New York, July 10, 2026, 09:09 EDT
Schwab U.S. Dividend Equity ETF NYSEARCA:SCHD landed on three separate new lists released from July 8 to Friday, the only fund to do so after a strong first half that topped the broad U.S. market. The lists may signal agreement on income, but dig deeper and it looks more like a sector shift out of mega-cap tech.
U.S. cash markets were still closed. S&P 500 futures held flat, Nasdaq futures slipped 0.3%. Justin Onuekwusi, chief investment officer at St. James’s Place LON:STJ, said the focus on chip stocks and AI had led to “real distortion and dispersion in markets.” Reuters
Both lists include SCHD, but there’s little overlap beyond that.
| Source and date | Funds named | Portfolio role |
|---|---|---|
| Morningstar NASDAQ:MORN, July 8 | SCHD; Dimensional International Value ETF (NYSEARCA:DFIV); Vanguard Short-Term Treasury ETF (NASDAQ:VGSH) | U.S. dividend stocks, international value, and short-term Treasuries |
| Yahoo Finance/Fool, July 9 | SCHD; iShares Core High Dividend ETF (NYSEARCA:HDV); JPMorgan Equity Premium Income ETF NYSEARCA:JEPI | High yield stocks, plus options-based payouts |
| Motley Fool, July 10 | SCHD; SPDR S&P Dividend ETF (NYSEARCA:SDY); iShares Core Dividend Growth ETF NYSEARCA:DGRO | Stock picks focused on dividend consistency and raises |
SCHD reported net assets of about $98.0 billion and 103 holdings as of July 9, according to fund data. For the first half, its market-price total return came in at 17.50%, topping SPDR S&P 500 ETF Trust NYSEARCA:SPY, which returned 10.02%. That’s a difference of 7.48 percentage points. SCHD’s 30-day SEC yield, the standard annualised gauge of recent net investment income, isn’t as strong when stacked against Treasury yields.
| Metric | SCHD | SPY | Two-year U.S. Treasury |
|---|---|---|---|
| First-half total return | 17.50% | 10.02% | — |
| SEC yield or market yield | 3.31% | 0.96% | 4.16% |
| Technology weight | 11.07% | 37.60% | — |
| Top 10 holdings | 41.70% | 37.25% | — |
| Annual expense ratio | 0.060% | 0.0945% | — |
Returns run through June 30. Fund yields shown are from July 8, and the Treasury yield is from July 9. SCHD sector weights reflect March 31, while SPY sector weights and both top-10 stats use July 9 data from the sponsor.
SCHD’s SEC yield sits at 3.31%, 85 basis points under the two-year Treasury. One basis point is 0.01 percentage point. The numbers aren’t a perfect match, but the difference stands out. Investors are taking on equity risk and hoping for dividend growth or price gains, instead of just chasing near-term yield.

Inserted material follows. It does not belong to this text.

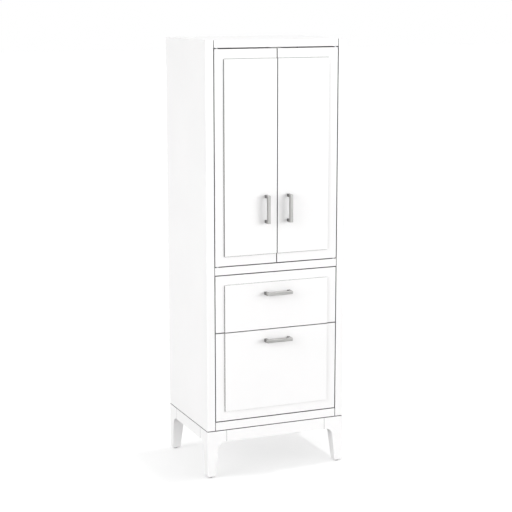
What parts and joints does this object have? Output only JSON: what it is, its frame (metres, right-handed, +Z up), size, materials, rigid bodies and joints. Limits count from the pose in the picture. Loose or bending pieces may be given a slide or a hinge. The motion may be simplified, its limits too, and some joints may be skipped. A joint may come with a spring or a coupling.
{
  "type": "armoire",
  "caption": "Narrow free-standing armoire: inset double doors with shelves above deep drawers, bar pulls, on a low frame with curved, tapered legs.",
  "frame": {"origin": "on the floor, below the middle of the outer box, pulls included", "axes": "+Z up, -Y out of the doors and drawers, +X to the right of a person facing the front"},
  "size_m": [0.61, 0.496, 1.778],
  "materials": {
    "white_paint": "satin white lacquer on board",
    "white_board": "thin white-faced hardboard",
    "birch": "clear satin lacquer",
    "birch_ply": "clear matt lacquer",
    "brushed_nickel": "brushed nickel plate",
    "zinc_steel": "bright zinc plate",
    "steel_hardware": "nickel plate, polished by wear",
    "grey_nylon": "moulded nylon",
    "catch_plastic": "moulded, white"
  },
  "bodies": {
    "case": {"side_panel_left": "white_paint", "side_panel_right": "white_paint", "top_panel": "white_paint", "deck_panel": "white_paint", "bottom_panel": "white_paint", "back_panel": "white_board", "back_rail": "white_paint", "stile_left": "white_paint", "stile_right": "white_paint", "top_rail": "white_paint", "middle_rail": "white_paint", "bottom_rail": "white_paint", "shelf_lower": "white_paint", "shelf_upper": "white_paint", "shelf_pins": "brushed_nickel", "pivot_pins": "steel_hardware", "door_catch": "catch_plastic", "leg_front_left": "white_paint", "leg_front_right": "white_paint", "leg_back_left": "white_paint", "leg_back_right": "white_paint", "leg_bolts": "zinc_steel", "foot_glides": "grey_nylon", "apron_front": "white_paint", "apron_back": "white_paint", "apron_left": "white_paint", "apron_right": "white_paint", "slide_spacers": "birch", "slide_outer": "zinc_steel"},
    "door_left": {"door_left_slab": "white_paint", "door_left_field": "white_paint", "door_left_pull": "brushed_nickel", "door_left_pull_screws": "zinc_steel", "door_left_bushes": "steel_hardware", "door_left_strike": "zinc_steel"},
    "door_right": {"door_right_slab": "white_paint", "door_right_field": "white_paint", "door_right_pull": "brushed_nickel", "door_right_pull_screws": "zinc_steel", "door_right_bushes": "steel_hardware", "door_right_strike": "zinc_steel"},
    "upper_drawer": {"upper_drawer_front": "white_paint", "upper_drawer_field": "white_paint", "upper_drawer_sides": "birch", "upper_drawer_back": "birch", "upper_drawer_bottom": "birch_ply", "upper_drawer_pull": "brushed_nickel", "upper_drawer_pull_screws": "zinc_steel", "upper_drawer_slide_inner": "zinc_steel"},
    "upper_slide_middle": {"upper_drawer_slide_middle": "zinc_steel"},
    "lower_drawer": {"lower_drawer_front": "white_paint", "lower_drawer_field": "white_paint", "lower_drawer_sides": "birch", "lower_drawer_back": "birch", "lower_drawer_bottom": "birch_ply", "lower_drawer_pull": "brushed_nickel", "lower_drawer_pull_screws": "zinc_steel", "lower_drawer_slide_inner": "zinc_steel"},
    "lower_slide_middle": {"lower_drawer_slide_middle": "zinc_steel"}
  },
  "joints": [
    {"name": "door_left_hinge", "type": "hinge", "parent": "case", "child": "door_left", "pos_m": [-0.2565, -0.203, 1.31275], "axis": [0, 0, -1], "range_deg": [0, 110]},
    {"name": "door_right_hinge", "type": "hinge", "parent": "case", "child": "door_right", "pos_m": [0.2565, -0.203, 1.31275], "axis": [0, 0, 1], "range_deg": [0, 110]},
    {"name": "upper_drawer_slide", "type": "slide", "parent": "case", "child": "upper_drawer", "axis": [0, -1, 0], "range_m": [0, 0.38]},
    {"name": "upper_middle_slide", "type": "slide", "parent": "case", "child": "upper_slide_middle", "axis": [0, -1, 0], "range_m": [0, 0.19]},
    {"name": "lower_drawer_slide", "type": "slide", "parent": "case", "child": "lower_drawer", "axis": [0, -1, 0], "range_m": [0, 0.38]},
    {"name": "lower_middle_slide", "type": "slide", "parent": "case", "child": "lower_slide_middle", "axis": [0, -1, 0], "range_m": [0, 0.19]}
  ],
  "couplings": [
    {"joint": "upper_middle_slide", "follows": "upper_drawer_slide", "ratio": 0.5},
    {"joint": "lower_middle_slide", "follows": "lower_drawer_slide", "ratio": 0.5}
  ]
}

The sector split is where the differences really show. SCHD is 26.53 percentage points underweight tech compared to SPY. It carries 14.85 points more in consumer staples, 9.79 more in healthcare, and 13.82 more in energy. Top 10 holdings make up 41.70% of SCHD’s assets—more than SPY, which has 37.25%. It shifts the concentration, but doesn’t dilute it.
The picks highlight just how much income trade options can vary. Sponsor data shows the four funds land all over the map on yield, fees and portfolio setup.

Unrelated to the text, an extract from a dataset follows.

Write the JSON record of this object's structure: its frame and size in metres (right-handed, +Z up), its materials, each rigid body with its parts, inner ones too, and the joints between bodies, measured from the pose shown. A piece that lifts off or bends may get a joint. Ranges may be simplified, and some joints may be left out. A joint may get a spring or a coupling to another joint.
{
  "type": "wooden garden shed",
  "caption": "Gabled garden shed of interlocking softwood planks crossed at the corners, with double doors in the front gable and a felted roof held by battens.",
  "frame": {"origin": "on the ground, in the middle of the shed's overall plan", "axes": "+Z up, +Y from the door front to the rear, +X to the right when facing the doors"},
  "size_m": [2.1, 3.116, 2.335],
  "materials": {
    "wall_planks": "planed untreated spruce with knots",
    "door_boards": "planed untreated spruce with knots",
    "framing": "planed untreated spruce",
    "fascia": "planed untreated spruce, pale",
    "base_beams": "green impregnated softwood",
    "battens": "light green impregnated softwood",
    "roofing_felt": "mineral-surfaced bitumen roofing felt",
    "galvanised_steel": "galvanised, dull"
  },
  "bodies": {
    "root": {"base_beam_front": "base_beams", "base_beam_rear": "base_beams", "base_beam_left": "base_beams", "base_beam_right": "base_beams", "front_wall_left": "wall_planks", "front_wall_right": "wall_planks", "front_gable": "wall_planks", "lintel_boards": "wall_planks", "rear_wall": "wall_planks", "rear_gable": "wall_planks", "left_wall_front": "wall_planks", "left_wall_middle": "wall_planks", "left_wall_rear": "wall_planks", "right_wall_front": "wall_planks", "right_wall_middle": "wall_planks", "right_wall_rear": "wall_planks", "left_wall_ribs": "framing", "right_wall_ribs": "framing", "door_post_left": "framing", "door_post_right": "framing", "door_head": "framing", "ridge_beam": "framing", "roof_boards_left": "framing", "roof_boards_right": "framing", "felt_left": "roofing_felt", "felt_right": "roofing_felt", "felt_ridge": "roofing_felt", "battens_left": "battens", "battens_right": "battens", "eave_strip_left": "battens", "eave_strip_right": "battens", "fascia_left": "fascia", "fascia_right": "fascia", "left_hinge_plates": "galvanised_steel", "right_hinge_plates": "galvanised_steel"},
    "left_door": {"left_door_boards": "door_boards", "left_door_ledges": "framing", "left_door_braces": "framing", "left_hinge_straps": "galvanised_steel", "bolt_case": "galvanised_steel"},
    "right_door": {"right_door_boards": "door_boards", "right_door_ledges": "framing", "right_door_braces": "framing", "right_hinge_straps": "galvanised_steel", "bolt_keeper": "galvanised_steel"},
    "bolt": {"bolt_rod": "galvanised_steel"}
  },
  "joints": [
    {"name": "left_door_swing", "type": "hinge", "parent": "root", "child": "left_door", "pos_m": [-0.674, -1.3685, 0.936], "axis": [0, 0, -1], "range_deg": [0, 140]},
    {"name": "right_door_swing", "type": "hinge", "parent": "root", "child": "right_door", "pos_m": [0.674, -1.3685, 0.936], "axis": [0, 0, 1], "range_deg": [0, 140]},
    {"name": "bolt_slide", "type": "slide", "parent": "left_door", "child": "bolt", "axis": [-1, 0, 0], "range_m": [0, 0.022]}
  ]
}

| Fund | Portfolio design | 30-day SEC yield | Annual fee |
|---|---|---|---|
| SCHD | Picks dividend stocks screened for quality | 3.31% | 0.060% |
| HDV | Targets high dividends, includes a financial-strength filter | 3.14% | 0.080% |
| DGRO | Focuses on dividend growers; holds 390 names | 1.98% | 0.080% |
| JEPI | Mix of stocks and option income strategies | 8.20% | 0.350% |
JEPI pays an 8.20% yield, but this isn’t strictly a dividend. It gets most of that payout from selling options, taking in premiums from buyers while giving up some upside if the market runs higher. HDV is the most similar ETF if you want a pure play on high dividends. DGRO doesn’t yield as much, but it holds more names and leans harder towards dividend growth than current income.
The rotation could stall. If AI spending and tech gains keep pushing the index higher, SCHD’s lack of tech exposure could hurt it. Baird strategist Ross Mayfield called it “still very much an AI bull market.” Rising rate bets would make Treasuries more attractive, and weaker cash flow could mean dividend cuts in the stocks SCHD holds. Reuters
Morningstar bringing in DFIV and VGSH points to the limits of a single-fund change. The two bring foreign-value stocks and short-term government bonds, things investors don’t get with SCHD alone. With the current data, SCHD is cheap and works as a sector rotation trade with a yield, but it’s no Treasury stand-in and doesn’t reduce portfolio clustering.